■ Supplied entries
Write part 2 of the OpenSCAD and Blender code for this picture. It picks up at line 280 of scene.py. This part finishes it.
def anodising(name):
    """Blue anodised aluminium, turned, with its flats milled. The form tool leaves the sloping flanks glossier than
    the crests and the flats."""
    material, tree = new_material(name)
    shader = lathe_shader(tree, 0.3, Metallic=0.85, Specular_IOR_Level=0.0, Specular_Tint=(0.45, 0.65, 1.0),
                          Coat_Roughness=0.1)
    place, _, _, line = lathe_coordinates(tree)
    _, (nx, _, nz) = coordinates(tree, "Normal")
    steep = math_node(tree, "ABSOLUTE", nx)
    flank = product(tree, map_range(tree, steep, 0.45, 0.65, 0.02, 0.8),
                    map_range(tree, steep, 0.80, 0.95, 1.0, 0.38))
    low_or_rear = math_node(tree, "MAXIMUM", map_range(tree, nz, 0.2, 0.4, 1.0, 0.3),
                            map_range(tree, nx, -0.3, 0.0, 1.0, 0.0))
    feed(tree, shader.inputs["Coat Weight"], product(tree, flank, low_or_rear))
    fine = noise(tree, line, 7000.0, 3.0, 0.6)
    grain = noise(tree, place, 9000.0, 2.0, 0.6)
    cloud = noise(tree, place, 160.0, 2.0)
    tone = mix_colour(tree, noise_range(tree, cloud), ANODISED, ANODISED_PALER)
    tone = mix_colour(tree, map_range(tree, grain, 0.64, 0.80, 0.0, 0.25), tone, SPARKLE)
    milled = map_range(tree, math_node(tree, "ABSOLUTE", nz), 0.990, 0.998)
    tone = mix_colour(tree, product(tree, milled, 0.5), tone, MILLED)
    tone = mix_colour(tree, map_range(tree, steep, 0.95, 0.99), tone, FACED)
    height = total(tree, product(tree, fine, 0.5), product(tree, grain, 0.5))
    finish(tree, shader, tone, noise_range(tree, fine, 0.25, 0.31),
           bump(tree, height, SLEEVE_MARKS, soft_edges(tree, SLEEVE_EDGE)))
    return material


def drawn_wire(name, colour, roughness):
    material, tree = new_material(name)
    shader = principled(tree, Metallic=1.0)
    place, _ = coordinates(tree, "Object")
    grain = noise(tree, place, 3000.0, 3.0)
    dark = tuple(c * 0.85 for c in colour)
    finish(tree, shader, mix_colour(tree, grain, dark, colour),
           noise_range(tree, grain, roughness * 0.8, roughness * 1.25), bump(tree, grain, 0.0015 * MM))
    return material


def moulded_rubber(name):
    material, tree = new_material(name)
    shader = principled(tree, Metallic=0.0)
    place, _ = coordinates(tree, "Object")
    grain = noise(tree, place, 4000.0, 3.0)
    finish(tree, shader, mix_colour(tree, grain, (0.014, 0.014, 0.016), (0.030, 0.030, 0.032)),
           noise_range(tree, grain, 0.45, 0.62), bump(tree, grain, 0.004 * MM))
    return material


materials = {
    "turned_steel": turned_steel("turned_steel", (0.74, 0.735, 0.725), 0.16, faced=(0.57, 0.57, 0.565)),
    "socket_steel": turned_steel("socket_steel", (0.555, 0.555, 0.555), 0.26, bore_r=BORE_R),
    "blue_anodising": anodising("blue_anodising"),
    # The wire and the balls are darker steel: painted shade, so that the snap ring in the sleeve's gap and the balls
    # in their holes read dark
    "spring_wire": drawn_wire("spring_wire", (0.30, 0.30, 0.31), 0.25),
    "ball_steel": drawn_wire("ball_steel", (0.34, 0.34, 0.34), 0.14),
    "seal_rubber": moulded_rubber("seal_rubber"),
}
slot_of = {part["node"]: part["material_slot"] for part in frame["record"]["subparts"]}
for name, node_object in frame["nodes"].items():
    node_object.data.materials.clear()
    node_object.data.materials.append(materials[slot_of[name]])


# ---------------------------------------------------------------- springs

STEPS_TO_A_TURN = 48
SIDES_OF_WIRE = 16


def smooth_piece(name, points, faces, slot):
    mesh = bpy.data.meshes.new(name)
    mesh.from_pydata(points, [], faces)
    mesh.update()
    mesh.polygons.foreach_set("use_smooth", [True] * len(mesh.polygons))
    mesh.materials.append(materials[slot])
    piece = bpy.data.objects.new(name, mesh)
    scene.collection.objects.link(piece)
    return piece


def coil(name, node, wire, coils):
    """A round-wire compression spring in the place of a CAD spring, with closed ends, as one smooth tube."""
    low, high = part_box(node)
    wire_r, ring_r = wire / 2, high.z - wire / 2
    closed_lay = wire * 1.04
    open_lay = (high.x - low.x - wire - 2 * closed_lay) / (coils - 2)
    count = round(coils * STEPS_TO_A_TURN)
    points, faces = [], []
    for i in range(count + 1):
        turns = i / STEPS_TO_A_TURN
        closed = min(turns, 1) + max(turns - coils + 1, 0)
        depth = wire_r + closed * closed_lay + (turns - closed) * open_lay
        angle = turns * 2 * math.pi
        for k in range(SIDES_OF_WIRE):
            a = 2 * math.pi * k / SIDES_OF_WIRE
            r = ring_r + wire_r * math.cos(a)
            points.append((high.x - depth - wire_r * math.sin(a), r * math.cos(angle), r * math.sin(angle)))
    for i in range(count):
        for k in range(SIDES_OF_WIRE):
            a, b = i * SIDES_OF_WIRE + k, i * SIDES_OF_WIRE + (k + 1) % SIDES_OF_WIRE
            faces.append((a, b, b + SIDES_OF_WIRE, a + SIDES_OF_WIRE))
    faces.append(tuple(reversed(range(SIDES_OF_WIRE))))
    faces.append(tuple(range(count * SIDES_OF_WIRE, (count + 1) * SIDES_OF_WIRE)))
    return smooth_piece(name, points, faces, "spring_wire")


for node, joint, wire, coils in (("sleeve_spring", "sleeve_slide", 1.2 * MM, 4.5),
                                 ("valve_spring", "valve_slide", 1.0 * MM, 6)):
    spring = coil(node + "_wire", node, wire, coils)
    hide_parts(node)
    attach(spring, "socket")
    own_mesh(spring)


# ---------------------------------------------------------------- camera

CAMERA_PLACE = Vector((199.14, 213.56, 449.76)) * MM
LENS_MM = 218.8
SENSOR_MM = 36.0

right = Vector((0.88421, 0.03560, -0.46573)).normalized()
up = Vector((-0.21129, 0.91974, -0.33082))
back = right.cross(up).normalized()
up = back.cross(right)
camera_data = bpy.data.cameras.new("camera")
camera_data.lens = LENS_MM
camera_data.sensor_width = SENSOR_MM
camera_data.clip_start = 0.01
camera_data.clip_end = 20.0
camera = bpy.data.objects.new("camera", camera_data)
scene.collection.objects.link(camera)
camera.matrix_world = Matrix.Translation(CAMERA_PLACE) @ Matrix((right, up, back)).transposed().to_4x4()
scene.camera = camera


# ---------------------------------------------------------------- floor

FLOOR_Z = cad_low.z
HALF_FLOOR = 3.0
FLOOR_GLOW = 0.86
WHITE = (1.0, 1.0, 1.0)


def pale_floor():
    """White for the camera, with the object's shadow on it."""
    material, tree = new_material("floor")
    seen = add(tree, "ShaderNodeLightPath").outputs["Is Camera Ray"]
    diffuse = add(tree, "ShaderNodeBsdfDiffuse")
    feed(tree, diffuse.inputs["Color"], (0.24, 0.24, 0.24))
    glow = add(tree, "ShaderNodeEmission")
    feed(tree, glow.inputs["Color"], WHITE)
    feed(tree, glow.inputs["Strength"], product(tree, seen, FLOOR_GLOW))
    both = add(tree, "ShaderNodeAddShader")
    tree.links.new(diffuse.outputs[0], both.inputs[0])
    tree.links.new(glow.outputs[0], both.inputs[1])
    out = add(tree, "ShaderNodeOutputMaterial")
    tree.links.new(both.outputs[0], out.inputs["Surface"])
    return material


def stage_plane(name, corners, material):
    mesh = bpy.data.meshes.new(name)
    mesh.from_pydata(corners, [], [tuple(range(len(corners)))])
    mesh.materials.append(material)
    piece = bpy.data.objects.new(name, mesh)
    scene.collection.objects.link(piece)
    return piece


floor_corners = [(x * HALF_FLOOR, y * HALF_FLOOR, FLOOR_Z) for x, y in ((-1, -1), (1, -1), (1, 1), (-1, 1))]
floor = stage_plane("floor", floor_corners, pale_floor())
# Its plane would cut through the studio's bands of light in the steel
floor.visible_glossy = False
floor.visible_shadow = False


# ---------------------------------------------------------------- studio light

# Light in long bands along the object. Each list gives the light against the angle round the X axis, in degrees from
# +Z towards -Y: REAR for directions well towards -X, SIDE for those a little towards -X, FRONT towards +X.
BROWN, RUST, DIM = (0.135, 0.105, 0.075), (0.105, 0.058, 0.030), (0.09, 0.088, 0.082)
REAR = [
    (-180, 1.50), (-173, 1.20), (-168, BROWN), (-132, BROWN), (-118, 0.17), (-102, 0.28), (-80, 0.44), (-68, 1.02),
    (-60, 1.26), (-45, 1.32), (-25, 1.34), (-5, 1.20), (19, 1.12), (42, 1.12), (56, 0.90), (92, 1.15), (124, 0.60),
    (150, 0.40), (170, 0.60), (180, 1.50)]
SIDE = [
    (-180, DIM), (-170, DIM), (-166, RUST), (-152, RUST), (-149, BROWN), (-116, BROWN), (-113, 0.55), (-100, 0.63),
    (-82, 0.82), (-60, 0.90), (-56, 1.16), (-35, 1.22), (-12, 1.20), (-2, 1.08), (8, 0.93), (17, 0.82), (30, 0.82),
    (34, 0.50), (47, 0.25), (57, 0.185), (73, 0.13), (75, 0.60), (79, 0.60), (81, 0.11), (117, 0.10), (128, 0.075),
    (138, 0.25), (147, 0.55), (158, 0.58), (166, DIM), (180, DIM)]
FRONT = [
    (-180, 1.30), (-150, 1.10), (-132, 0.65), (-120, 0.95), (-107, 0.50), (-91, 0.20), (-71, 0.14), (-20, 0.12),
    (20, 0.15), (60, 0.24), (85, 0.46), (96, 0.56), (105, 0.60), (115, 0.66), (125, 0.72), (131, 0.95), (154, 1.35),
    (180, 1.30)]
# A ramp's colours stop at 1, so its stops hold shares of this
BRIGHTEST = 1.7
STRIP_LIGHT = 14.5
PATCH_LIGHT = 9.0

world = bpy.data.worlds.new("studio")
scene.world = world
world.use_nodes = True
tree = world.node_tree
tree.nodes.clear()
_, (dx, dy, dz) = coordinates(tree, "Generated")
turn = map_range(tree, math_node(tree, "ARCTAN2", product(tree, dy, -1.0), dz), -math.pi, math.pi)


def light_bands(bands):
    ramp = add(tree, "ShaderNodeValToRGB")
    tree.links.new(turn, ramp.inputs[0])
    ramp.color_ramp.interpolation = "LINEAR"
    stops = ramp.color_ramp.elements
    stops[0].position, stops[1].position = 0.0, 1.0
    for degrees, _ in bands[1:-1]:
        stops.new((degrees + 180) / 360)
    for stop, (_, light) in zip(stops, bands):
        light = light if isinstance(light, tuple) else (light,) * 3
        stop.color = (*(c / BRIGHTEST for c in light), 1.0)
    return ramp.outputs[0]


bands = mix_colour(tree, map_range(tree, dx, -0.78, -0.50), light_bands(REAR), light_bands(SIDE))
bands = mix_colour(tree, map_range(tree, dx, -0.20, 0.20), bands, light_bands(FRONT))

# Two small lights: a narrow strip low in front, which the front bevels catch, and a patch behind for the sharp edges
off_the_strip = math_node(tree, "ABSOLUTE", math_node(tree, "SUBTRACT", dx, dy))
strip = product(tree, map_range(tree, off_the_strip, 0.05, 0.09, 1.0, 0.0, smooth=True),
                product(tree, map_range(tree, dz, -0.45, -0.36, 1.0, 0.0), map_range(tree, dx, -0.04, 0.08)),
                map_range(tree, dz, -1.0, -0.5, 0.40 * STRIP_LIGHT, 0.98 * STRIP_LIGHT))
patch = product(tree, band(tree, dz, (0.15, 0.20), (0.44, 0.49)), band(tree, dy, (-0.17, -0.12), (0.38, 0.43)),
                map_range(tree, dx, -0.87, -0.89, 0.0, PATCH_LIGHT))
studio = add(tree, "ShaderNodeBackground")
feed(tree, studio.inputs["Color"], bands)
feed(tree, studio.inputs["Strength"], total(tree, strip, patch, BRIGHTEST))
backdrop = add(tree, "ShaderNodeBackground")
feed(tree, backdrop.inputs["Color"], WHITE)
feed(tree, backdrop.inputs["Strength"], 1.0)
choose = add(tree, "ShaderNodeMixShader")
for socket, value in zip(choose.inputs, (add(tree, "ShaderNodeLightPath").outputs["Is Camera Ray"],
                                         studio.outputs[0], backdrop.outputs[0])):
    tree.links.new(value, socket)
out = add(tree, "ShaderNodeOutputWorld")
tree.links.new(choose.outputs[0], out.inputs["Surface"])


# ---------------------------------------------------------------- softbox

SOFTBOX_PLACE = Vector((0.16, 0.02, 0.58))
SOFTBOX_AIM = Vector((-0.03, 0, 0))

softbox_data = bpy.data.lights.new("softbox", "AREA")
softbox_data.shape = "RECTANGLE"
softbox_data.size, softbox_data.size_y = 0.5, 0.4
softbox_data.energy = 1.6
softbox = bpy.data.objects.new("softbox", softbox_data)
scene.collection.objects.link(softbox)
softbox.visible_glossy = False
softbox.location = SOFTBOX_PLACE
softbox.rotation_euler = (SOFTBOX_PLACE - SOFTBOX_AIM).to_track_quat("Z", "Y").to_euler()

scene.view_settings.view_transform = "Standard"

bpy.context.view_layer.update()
...
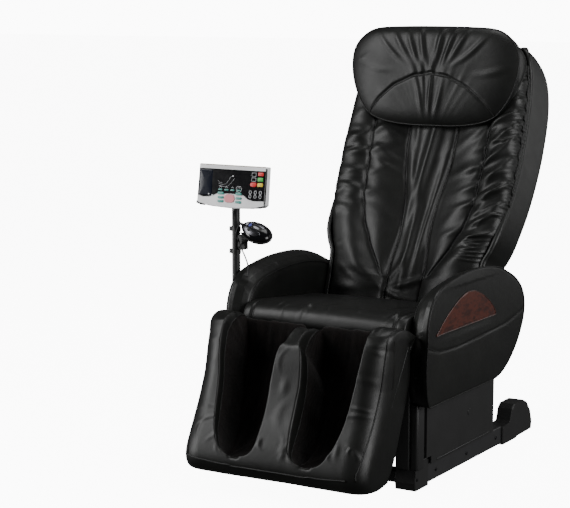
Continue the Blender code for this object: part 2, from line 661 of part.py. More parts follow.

■ Task goal
Print the lines from the line with "hide_parts(node)" to the line with "SENSOR_MM = 36.0" exactly, and print nothing else. Both of those lines are included.

■ Complete response
    hide_parts(node)
    attach(spring, "socket")
    own_mesh(spring)


# ---------------------------------------------------------------- camera

CAMERA_PLACE = Vector((199.14, 213.56, 449.76)) * MM
LENS_MM = 218.8
SENSOR_MM = 36.0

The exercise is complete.